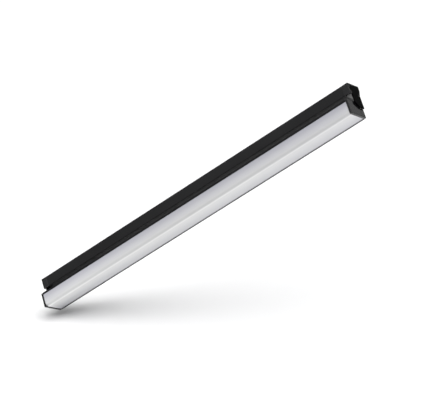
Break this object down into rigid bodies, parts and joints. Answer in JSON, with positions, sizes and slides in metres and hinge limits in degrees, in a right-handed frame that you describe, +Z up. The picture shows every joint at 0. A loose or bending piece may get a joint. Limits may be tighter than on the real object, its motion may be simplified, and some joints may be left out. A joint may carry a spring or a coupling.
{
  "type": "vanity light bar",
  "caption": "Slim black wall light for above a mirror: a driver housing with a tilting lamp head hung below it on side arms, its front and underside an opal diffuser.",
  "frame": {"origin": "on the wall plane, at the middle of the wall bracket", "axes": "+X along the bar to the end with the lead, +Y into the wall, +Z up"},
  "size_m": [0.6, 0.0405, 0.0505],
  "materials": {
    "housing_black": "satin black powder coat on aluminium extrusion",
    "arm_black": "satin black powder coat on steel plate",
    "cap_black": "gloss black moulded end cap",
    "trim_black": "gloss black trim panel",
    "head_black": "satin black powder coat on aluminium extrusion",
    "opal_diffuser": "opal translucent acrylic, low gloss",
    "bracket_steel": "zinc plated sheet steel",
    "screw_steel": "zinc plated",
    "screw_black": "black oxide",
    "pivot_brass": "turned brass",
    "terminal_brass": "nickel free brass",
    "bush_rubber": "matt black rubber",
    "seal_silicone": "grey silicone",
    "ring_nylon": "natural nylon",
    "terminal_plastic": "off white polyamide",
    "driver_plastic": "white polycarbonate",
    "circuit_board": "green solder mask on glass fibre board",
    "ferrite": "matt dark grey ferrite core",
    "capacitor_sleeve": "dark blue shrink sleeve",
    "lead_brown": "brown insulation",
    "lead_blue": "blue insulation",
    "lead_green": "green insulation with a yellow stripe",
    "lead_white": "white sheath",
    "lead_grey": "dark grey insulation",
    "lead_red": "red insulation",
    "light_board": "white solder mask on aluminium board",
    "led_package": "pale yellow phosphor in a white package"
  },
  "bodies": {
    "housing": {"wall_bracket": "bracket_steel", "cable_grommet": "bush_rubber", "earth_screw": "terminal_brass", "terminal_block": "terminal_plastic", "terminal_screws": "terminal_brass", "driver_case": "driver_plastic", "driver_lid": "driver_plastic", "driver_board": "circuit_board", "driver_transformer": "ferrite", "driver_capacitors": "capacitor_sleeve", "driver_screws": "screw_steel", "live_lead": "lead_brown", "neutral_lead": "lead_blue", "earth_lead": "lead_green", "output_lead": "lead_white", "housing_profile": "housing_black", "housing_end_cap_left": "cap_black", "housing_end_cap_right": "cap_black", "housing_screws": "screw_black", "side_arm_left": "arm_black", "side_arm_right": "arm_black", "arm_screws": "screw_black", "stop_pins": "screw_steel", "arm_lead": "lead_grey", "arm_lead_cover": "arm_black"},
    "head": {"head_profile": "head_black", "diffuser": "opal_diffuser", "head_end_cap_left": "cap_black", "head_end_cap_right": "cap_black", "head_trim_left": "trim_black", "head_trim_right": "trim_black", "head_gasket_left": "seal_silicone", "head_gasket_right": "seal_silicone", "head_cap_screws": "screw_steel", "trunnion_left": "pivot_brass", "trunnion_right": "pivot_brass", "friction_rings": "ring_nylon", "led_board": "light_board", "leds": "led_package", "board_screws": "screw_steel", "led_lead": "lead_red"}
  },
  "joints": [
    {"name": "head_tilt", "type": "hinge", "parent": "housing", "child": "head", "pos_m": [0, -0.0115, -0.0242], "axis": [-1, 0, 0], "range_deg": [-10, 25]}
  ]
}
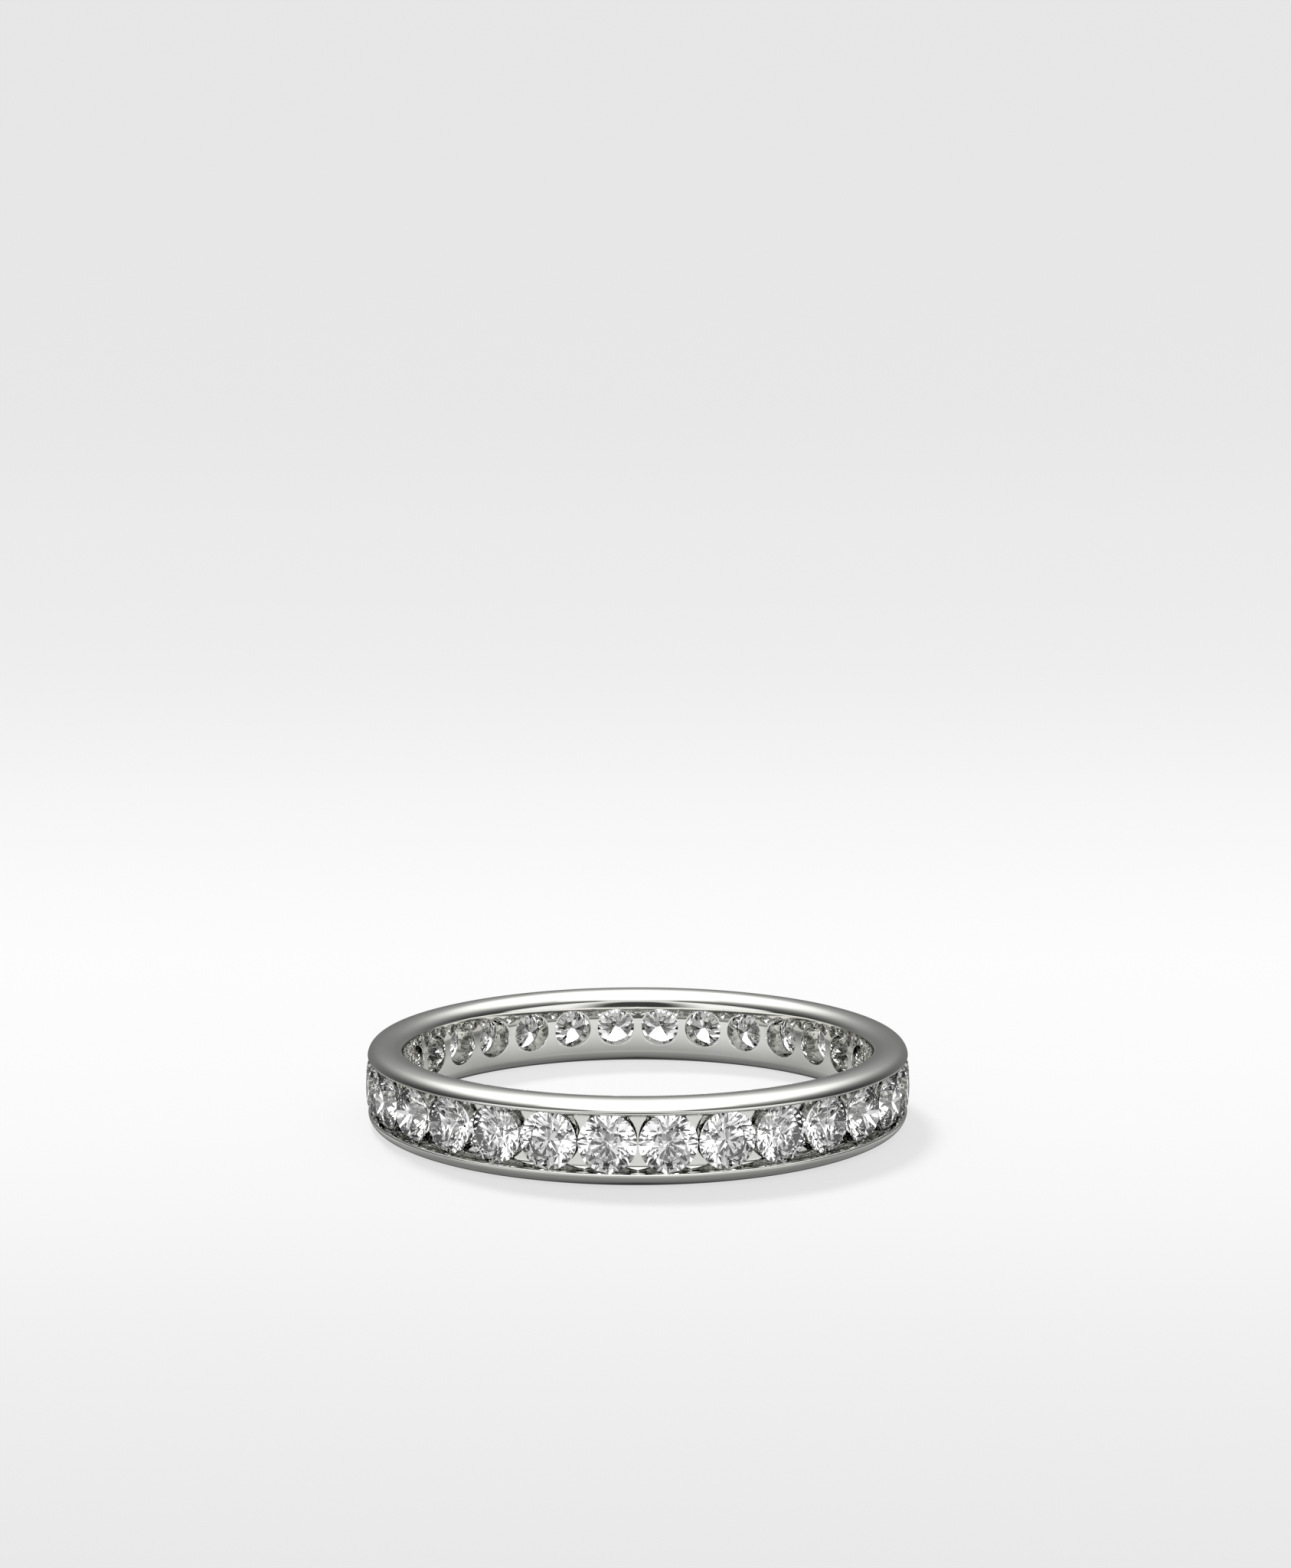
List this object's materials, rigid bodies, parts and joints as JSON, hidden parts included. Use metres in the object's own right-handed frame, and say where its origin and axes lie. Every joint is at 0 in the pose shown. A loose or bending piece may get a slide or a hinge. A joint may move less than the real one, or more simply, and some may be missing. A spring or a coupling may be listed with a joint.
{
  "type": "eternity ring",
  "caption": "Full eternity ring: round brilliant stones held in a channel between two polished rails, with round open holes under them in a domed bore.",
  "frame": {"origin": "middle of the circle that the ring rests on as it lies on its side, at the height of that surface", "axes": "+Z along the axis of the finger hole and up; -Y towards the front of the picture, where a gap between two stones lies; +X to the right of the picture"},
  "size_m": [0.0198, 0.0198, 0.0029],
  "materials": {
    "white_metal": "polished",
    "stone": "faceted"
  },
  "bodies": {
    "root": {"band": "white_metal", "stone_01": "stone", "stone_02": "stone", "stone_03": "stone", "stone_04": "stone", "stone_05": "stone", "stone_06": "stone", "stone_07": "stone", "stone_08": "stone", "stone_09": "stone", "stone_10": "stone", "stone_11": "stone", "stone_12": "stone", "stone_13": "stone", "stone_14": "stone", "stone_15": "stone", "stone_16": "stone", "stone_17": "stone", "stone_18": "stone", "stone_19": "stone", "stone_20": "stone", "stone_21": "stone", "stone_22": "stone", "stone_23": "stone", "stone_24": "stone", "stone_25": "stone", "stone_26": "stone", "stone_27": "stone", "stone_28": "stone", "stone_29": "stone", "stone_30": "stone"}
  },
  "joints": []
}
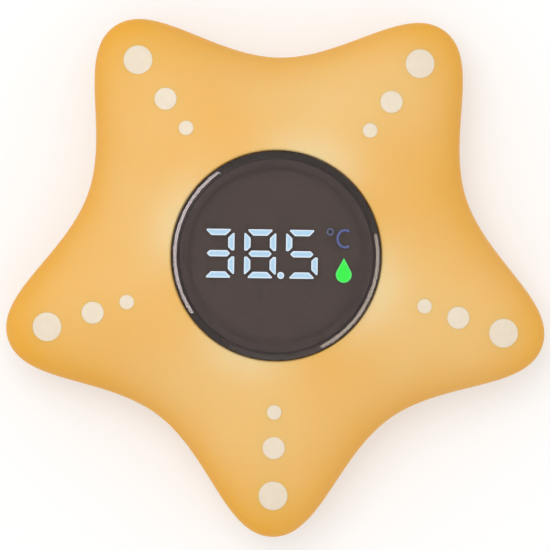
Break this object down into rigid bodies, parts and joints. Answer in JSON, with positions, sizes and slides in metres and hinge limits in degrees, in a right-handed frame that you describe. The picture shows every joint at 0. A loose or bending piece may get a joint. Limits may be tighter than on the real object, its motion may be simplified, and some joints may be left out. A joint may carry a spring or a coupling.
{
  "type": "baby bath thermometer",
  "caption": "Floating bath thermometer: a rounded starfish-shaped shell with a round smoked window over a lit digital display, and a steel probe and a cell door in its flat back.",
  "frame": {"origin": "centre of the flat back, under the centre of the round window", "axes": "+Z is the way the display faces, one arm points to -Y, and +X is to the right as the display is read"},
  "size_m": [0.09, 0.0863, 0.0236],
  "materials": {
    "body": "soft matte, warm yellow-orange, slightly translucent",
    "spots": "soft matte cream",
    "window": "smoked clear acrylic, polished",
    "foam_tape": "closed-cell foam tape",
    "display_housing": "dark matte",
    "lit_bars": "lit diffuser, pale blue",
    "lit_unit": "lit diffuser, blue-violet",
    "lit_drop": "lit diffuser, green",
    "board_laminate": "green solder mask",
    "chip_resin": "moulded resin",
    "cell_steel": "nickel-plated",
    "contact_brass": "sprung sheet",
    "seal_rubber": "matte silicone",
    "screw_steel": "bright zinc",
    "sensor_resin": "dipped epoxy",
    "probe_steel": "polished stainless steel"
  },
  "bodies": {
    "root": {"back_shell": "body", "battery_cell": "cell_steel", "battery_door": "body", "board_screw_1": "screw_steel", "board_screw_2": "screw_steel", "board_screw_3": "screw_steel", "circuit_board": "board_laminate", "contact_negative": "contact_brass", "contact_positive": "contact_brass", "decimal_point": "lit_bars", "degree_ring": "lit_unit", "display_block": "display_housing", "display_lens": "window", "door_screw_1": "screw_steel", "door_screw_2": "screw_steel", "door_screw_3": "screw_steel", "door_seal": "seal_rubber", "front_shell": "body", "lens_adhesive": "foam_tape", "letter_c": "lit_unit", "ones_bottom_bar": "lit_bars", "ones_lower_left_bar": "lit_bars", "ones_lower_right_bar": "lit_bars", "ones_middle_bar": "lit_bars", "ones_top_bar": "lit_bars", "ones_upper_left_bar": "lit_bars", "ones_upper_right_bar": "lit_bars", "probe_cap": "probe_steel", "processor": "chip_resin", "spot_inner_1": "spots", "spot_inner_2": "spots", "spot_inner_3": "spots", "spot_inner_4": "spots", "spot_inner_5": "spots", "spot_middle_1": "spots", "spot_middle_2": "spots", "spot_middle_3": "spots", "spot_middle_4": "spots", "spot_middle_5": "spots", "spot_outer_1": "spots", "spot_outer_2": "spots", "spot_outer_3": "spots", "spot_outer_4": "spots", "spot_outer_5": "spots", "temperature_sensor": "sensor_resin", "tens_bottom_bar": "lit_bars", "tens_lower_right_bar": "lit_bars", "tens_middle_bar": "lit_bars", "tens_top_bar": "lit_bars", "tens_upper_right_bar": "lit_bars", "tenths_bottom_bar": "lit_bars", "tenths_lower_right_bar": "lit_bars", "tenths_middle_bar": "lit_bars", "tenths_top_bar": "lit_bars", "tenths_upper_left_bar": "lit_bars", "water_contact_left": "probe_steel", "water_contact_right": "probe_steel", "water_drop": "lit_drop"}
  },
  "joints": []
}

==========

**EXERCISE GOAL:** Only the number is wanted: how many lines in the entries above contain the string "axes"?

**SOLUTION:** 4